Cuando levantamos el vuelo, me agarré con fuerza a los lados de mis asiento y seguí sonriendo como un maníaco, enfrentándome directamente a cada sutil mirada de los betas.

Vernos obligados a viajar en helicóptero fue una necesidad más que una imposición, pero me producía la misma rabia. De haber ido a pie, ni siquiera yo hubiera conseguido alcanzar el muro en menos de cinco días; y, evidentemente, no iba a pasarme cinco días más separado de mi Beomgyu si podía evitarlo; no cuando los betas podían llevarme hasta él en menos de una hora y media.

Una hora y media jodidamente horrible, por cierto. Volar era de las cosas que más odiaba —1o: betas, 2o: no tener a Beomgyu, 3o: que Beomgyu estuviera sucio, 4o: la pizza con piña, 5o: volar—. En el pasado, el doctor siempre me había sedado, pero ahora no tenía esa opción y tuve que soportar todo el viaje clavando las garras en mi asiento y fingiendo que estaba bien. Porque yo estaba «bien». Bien.

El paisaje que se percibía a través de las ventanas fue cambiando a medida que nos aproximábamos, desde los verdes y frondoses bosques a los valles y, de allí, las colinas. Un bosque de coníferas fue el último reducto de verdor y vida antes de verse interrumpido por un enorme muro de metal y cemento. El Muro era lo suficiente alto y liso para que ningún animano pudiera escalarlo y, a intervalos regulares, estaba coronado por una caseta de vigilancia.

—Transporte alfa aproximándose a punto de encuentro —anunció el piloto—. Todo en calma.

«Todo en calma» era la forma en clave de dar a entender que no les habíamos matado y nos habíamos hecho con el helicóptero. No voy a mentir, fue algo que se me pasó por la cabeza, pero después pensé que solo complicaría las cosas. Ahora era un alfa maduro y paciente: tenía omega y responsabilidades. *suspiro*

Al cruzar la barrera del muro, el mundo cambió por completo. Más allá ya no había bosques vírgenes, solo barro y carreteras de cemento, puestos de vigilancia y, cincuenta metros después, una segunda barrera de contención; esta vez, para betas. La base militar se encontraba en un valle donde habían talado todos los árboles necesarios para hacer hueco a una pista de aterrizaje aérea. El alcalde Zoro miraba el paisaje con el ceño fruncido y movía las cuentas de su collar al igual que un rosario. Él había nacido y crecido en La Reserva, así que nunca había visto aquel desolador mundo de metal y cemento.

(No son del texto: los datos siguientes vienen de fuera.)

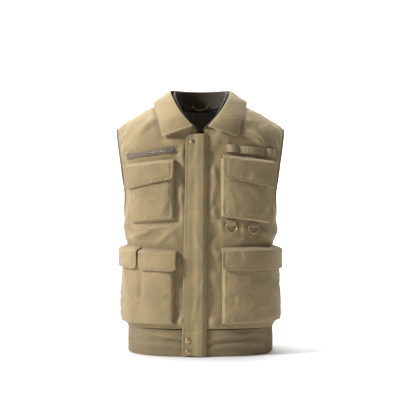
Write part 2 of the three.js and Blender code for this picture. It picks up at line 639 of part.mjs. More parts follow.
place('chest_zip_tape', sweep((t) => {
  const half = CHEST_ZIP.width / 2;
  return [
    [0, half], [CHEST_ZIP.tape, half], [CHEST_ZIP.tape, CHEST_ZIP.bead], [CHEST_ZIP.beadHeight + CHEST_ZIP.tape, CHEST_ZIP.bead],
    [CHEST_ZIP.beadHeight + CHEST_ZIP.tape, -CHEST_ZIP.bead], [CHEST_ZIP.tape, -CHEST_ZIP.bead],
    [CHEST_ZIP.tape, -half], [0, -half],
  ].map(([out, side]) => onZip(t, out, side));
}, 24, false), TAPE);

const chestSlider = sliderGeometry(CHEST_ZIP.bead, CHEST_ZIP.beadHeight + CHEST_ZIP.tape, CHEST_ZIP.tape + GAP);
const zipOut = onZip(CHEST_ZIP.sliderAt, 1, 0).sub(onZip(CHEST_ZIP.sliderAt, 0, 0)).normalize();
const zipMatrix = new THREE.Matrix4().makeBasis(zipAxis.clone().negate(), zipOut, zipOut.clone().cross(zipAxis))
  .setPosition(onZip(CHEST_ZIP.sliderAt, 0, 0));
place('chest_zip_slider', chestSlider.geometry, NICKEL, zipMatrix);
const chestPull = pullGeometry(PULL.chest, pullLift(chestSlider.top));
place('chest_zip_pull', chestPull, NICKEL, zipMatrix);

// ---- pockets and flaps ----
for (const pocket of POCKETS) {
  const { side, near, far, top, bottom, depth, seat } = pocket;
  const z = (u, v) => mix(mix(bottom[0], bottom[1], u), mix(top[0], top[1], u), v);
  const outside = sheet((u, v, face) =>
    cloth(side * mix(near, far, u), z(u, v), face ? depth : seat), 8, 3);
  const hollow = sheet((u, v, face) => {
    const reach = mix(near + FABRIC, far - FABRIC, u);
    const height = v === 1 ? z(u, 1) + 6 : z(u, v) + (1 - v) * FABRIC;
    return cloth(side * reach, height, face ? depth - FABRIC : SEAT - 3);
  }, 8, 3);
  place(pocket.name, geometryOf(solid(outside).subtract(solid(hollow))), KHAKI);
  const standOff = depth + 2 * PATCH.thick + 3 * PATCH.clearance;
  for (const flap of pocket.flaps) {
    const edge = (u) => mix(flap.bottom[0], flap.bottom[1], u);
    const root = (u) => mix(flap.top[0], flap.top[1], u);
    const reachAt = (u) => side * mix(flap.near, flap.far, u);
    place(flap.name, sheet((u, v, face) => {
      const below = v < 0.5 ? v * 2 * FLAP.rise : mix(FLAP.rise, root(u) - edge(u), v * 2 - 1);
      const lift = mix(SEAT, standOff, ease(clamp(below / FLAP.rise, 0, 1)));
      return cloth(reachAt(u), root(u) - below, lift + (face ? FLAP.thick : 0));
    }, 10, 6), KHAKI);
    if (flap.name === 'side_flap_right') continue;
    const middle = (flap.near + flap.far) / 2;
    const patch = (lift) => sheet((u, v, face) => {
      const low = mix(edge(0), edge(1), 0.5) + PATCH.fromEdge;
      return cloth(side * (middle + (2 * u - 1) * PATCH.halfWidth), low + v * PATCH.height,
        lift + (face ? PATCH.thick : 0));
    }, 5, 1);
    const label = flap.name.replace('flap_', '');
    place(`loop_patch_${label}`, patch(depth + PATCH.clearance), HOOK);
    place(`hook_patch_${label}`, patch(depth + 2 * PATCH.clearance + PATCH.thick), HOOK);
  }
}

// ---- tool loops: one strip of webbing stitched down between the loops ----
place('tool_loops', sheet((u, v, face) => {
  const first = LOOPS.stitches[0];
  const last = LOOPS.stitches.at(-1);
  const reach = mix(first - LOOPS.stitchWidth / 2, last + LOOPS.stitchWidth / 2, u);
  const gap = LOOPS.stitches.findIndex((s) => reach < s);
  const from = LOOPS.stitches[Math.max(gap - 1, 0)] + LOOPS.stitchWidth / 2;
  const to = LOOPS.stitches[gap < 0 ? 3 : gap] - LOOPS.stitchWidth / 2;
  const share = gap > 0 ? clamp((reach - from) / (to - from), 0, 1) : 0;
  const lift = SEAT + (LOOPS.standOff - SEAT) * Math.sin(Math.PI * share) ** 0.6;
  const top = LOOPS.top - LOOPS.fall * (reach - first);
  return cloth(reach, top - LOOPS.height * (1 - v), lift + (face ? LOOPS.thick : 0));
}, 28, 2), KHAKI_DARK);

// ---- D-rings hung in webbing tabs ----
function frameOn(reach, z) {
  const bearing = bearingOf(reach, z);
  const rise = riseAt(bearing, z);
  const out = normalAt(bearing, rise);
  const level = new THREE.Vector3(0, 0, 1).cross(out).normalize();
  const up = out.clone().cross(level);
  return new THREE.Matrix4().makeBasis(level, up, out).setPosition(onForm(bearing, rise));
}

const BAR_LIFT = SEAT + RING.webbing + RING.clearance + RING.wire;
RING_REACH.forEach((reach, i) => {
  const part = ['inner', 'outer'][i];
  const frame = frameOn(reach, RING_Z[i]);
  const nose = BAR_LIFT - SEAT;
  const height = RING.tabHeights[i];
  const tab = new THREE.Shape();
  tab.moveTo(SEAT, height);
  tab.lineTo(SEAT, 0);
  tab.absarc(BAR_LIFT, 0, nose, Math.PI, 2 * Math.PI, false);
  tab.lineTo(BAR_LIFT + nose, 1);
  tab.lineTo(SEAT + 2 * RING.webbing, nose + 4);
  tab.lineTo(SEAT + 2 * RING.webbing, height);
  const bore = new THREE.Path();
  bore.absarc(BAR_LIFT, 0, RING.wire + RING.clearance, 0, 2 * Math.PI, true);
  tab.holes.push(bore);
  const tabSolid = extrude(tab, RING.tabWidth);
  tabSolid.translate(0, 0, -RING.tabWidth / 2);
  tabSolid.applyMatrix4(new THREE.Matrix4().makeBasis(
    new THREE.Vector3(0, 0, 1), new THREE.Vector3(0, 1, 0), new THREE.Vector3(-1, 0, 0)));
  place(`ring_tab_${part}`, tabSolid, KHAKI_DARK, frame);

  const path = [];
  const arcSteps = 10;
  const barSteps = 4;
  for (let k = 0; k <= arcSteps; k++) {
    const angle = -Math.PI * k / arcSteps;
    path.push([RING.halfWidth * Math.cos(angle), -RING.neck + RING.halfWidth * Math.sin(angle)]);
  }
  for (let k = 0; k <= barSteps; k++) path.push([mix(-RING.halfWidth, RING.halfWidth, k / barSteps), 0]);
  place(`d_ring_${part}`, sweep((t) => {
    const k = Math.round(t * path.length);
    const here = path[k % path.length];
    const before = path[(k + path.length - 1) % path.length];
    const after = path[(k + 1) % path.length];
    const d1 = new THREE.Vector2(here[0] - before[0], here[1] - before[1]).normalize();
    const d2 = new THREE.Vector2(after[0] - here[0], after[1] - here[1]).normalize();
    const mid = d1.clone().add(d2).normalize();
    const widen = 1 / Math.max(mid.dot(d1), 0.6);
    return [0, 1, 2, 3, 4, 5, 6, 7].map((s) => {
      const a = s * Math.PI / 4;
      const side = RING.wire * Math.cos(a) * widen;
      return new THREE.Vector3(here[0] - mid.y * side, here[1] + mid.x * side,
        BAR_LIFT + RING.wire * Math.sin(a));
    });
  }, path.length, true), BRASS, frame);
});

export default vest;
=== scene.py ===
"""A padded fishing vest, worn and zipped up, dressed for a studio picture.

Sizes are in millimetres on the form and become metres when a mesh is made. The form is a
torso of rounded-square sections. Cloth is laid on it by reach, the distance round the body
from the centre front (positive towards the wearer's left), by height, and by lift, the
distance out from the form.
"""

import logging
import math
from dataclasses import dataclass, field
from enum import Enum
from typing import Callable, Optional, Sequence

import bmesh
import bpy
import numpy as np
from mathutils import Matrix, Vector

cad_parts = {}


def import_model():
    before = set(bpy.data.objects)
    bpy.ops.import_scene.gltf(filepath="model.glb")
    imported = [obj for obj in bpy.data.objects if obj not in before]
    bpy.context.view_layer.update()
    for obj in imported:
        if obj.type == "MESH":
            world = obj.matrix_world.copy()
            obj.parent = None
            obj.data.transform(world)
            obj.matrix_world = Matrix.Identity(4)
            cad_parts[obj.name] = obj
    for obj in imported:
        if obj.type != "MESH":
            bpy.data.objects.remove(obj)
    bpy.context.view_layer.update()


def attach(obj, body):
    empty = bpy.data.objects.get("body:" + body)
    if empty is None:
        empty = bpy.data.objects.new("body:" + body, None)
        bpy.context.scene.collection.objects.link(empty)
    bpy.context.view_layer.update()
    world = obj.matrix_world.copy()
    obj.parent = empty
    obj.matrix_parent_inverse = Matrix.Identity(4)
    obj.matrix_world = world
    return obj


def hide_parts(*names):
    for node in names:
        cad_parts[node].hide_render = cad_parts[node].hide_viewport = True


log = logging.getLogger("vest")
MM = 0.001
FULL_TURN = 2 * math.pi
MEAN_RADIUS = 200  # turns a bearing into a rough distance round the waist
Array = np.ndarray
Pair = tuple[float, float]
Triple = tuple[float, float, float]
Piece = bpy.types.Object
Socket = bpy.types.NodeSocket
Surface = Callable[[Array, Array], Array]  # points of a face from its shares across and up
Spot = Array  # bearing and rise, side by side


class Side(Enum):
    """Which side of the wearer a piece is on."""

    RIGHT = -1
    LEFT = 1


class Hold(Enum):
    """How a sheet of cloth is held."""

    STRETCHED = "stretched"
    GATHERED = "gathered"
    HUNG = "hung"
    FOLDED = "folded"


# ---- small numeric tools ----
def ease(t: Array) -> Array:
    """Smooth step from 0 to 1."""
    t = np.clip(t, 0, 1)
    return t * t * (3 - 2 * t)


def mix(a: Array, b: Array, t: Array) -> Array:
    """Straight blend from a to b."""
    return a + (b - a) * t


def unit(v: Array) -> Array:
    """Vectors scaled to length one."""
    return v / np.maximum(np.linalg.norm(v, axis=-1, keepdims=True), 1e-9)


def round_angles(count: int) -> Array:
    """Angles evenly spaced round a full turn."""
    return np.linspace(0, FULL_TURN, count, endpoint=False)


def grid_faces(rows: int, columns: int) -> tuple[Array, Array]:
    """Corner numbers of a grid.

    Args:
        rows: points up the grid.
        columns: points across it.

    Returns:
        The number of each point and the four corners of each face.
    """
    number = np.arange(rows * columns).reshape(rows, columns)
    corners = [number[:-1, :-1], number[:-1, 1:], number[1:, 1:], number[1:, :-1]]
    return number, np.stack(corners, -1).reshape(-1, 4)


def put(name: str, data: bpy.types.ID) -> Piece:
    """Puts a mesh, lamp or camera in the scene as an object."""
    made = bpy.data.objects.new(name, data)
    bpy.context.scene.collection.objects.link(made)
    return made


class Lattice:
    """Smooth repeatable noise over two coordinates, from -1 to 1."""

    def __init__(self, seed: int, cells: int = 64) -> None:
        """Fills the lattice.

        Args:
            seed: chooses the pattern.
            cells: how many cells before the pattern repeats.
        """
        self.cells = cells
        self.values = np.random.default_rng(seed).uniform(-1, 1, (cells, cells))

    def at(self, x: Array, y: Array) -> Array:
        """Noise value at each point.

        Args:
            x: first coordinate, one unit to a cell.
            y: second coordinate.

        Returns:
            Values from -1 to 1.
        """
        i, j = np.floor(x).astype(int), np.floor(y).astype(int)
        s, t = ease(x - i), ease(y - j)
        pick = lambda a, b: self.values[a % self.cells, b % self.cells]
        low = mix(pick(i, j), pick(i + 1, j), s)
        high = mix(pick(i, j + 1), pick(i + 1, j + 1), s)
        return mix(low, high, t)

    def creases(self, x: Array, y: Array) -> Array:
        """Thin ridges where the noise passes zero, with wandering direction."""
        wander = self.at(x * 0.5 + 7.3, y * 0.5 + 2.1)
        value = self.at(x + wander, y - wander)
        return (1 - np.abs(value)) ** 4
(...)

—Transporte alfa, permiso para aterrizar —dijo el piloto y, tras la confirmación, empezó la maniobra de descenso.

Al tocar tierra, solté un profundo suspiro y me relajé. No fui el único, porque el omega se deshizo tan rápido como pudo de las correas de seguridad y salió de un salto al exterior. Lo
recibieron un montón de miradas curiosas y un hombre de aspecto serio, estricto y atractivo — para ser un beta, claro—, el cual, esperaba en primera fila con las manos a la espalda y postura envarada.

Cuando me acerqué a la puerta, noté su atenta mirada y una levísima mueca de asco en su rostro. Nada nuevo, he de decir. Lo único que me sorprendía es que no hubiera todo un batallón allí apuntándonos con ametralladoras.
*decepcionado* Aunque, quizá estaban escondidos.

Bajé del helicóptero con mucha calma, movimientos lentos y una sonrisa enorme sonrisa, de esas practicadas en las que no mostraba demasiado los colmillos para no asustar a los betitas. Cuando salió Zoro, se detuvo a echar una mirada alrededor y, al encontrar al beta esperando, se acercó a él.

—Soy Zoro —le dijo junto con una inclinación de cabeza y la mano en el pecho—, alcalde de Bosque Verde. He sido elegido como el portavoz de La Reserva.

El beta asintió de forma estricta y seca y respondió:

—Bienvenido, alcalde Zoro. Yo soy el teniente Lee, seré el encargado de guiarles por la base y ayudarles.